Workflow Normalization¶
"Every table represents an entity type created at a specific workflow step, and all attributes describe that entity as it exists at that step."
Database normalization decomposes data into tables to eliminate redundancy. Classical normalization theory achieves this through normal forms based on functional dependencies. Entity normalization asks whether each attribute describes the entity identified by the primary key. Workflow normalization extends these principles with a temporal dimension.
A Session table contains attributes known when the session is entered (date, experimenter, subject). Analysis parameters determined later belong in Computed tables that depend on Session. This discipline prevents tables that accumulate attributes from different workflow stages, obscuring provenance and complicating updates.
Entity Integrity¶
All data is represented as well-formed entity sets with primary keys identifying each entity uniquely. This eliminates redundancy and ensures consistent updates.
When upstream data is deleted, dependent results cascade-delete automatically—including associated objects in external storage. To correct errors, you delete, reinsert, and recompute, ensuring every result represents a consistent computation from valid inputs.
Query Algebra¶
DataJoint provides a five-operator algebra:
| Operator | Symbol | Purpose |
|---|---|---|
| Restrict | & |
Filter entities by attribute values or membership in other relations |
| Project | .proj() |
Select and rename attributes, compute derived values |
| Join | * |
Combine related entities across relations |
| Aggregate | .aggr() |
Group entities and compute summary statistics |
| Union | + |
Combine entity sets with compatible structure |
The algebra achieves algebraic closure: every operator produces a valid entity set with a well-defined primary key, enabling unlimited composition. This preservation of entity integrity—every query result is itself a proper entity set with clear identity—distinguishes DataJoint's algebra from SQL, where query results lack both a well-defined primary key and a clear entity type.
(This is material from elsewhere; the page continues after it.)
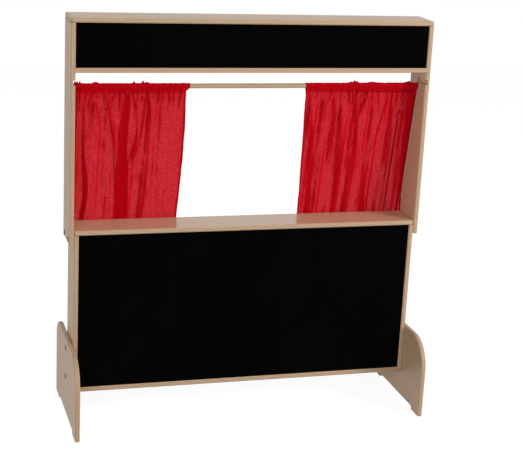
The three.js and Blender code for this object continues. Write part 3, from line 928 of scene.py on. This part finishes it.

From Transactions to Transformations¶
| Traditional View | Workflow View |
|---|---|
| Tables store data | Tables represent workflow steps |
| Rows are records | Rows are workflow artifacts |
| Foreign keys enforce consistency | Foreign keys prescribe execution order |
| Updates modify state | Computations create new states |
| Schemas organize storage | Schemas specify pipelines |
| Queries retrieve data | Queries trace provenance |
Summary¶
The relational workflow model offers a new way to understand relational databases—not merely as storage systems but as computational substrates. By interpreting tables as workflow steps and foreign keys as execution dependencies, the schema becomes a complete specification of how data is derived, not just what data exists.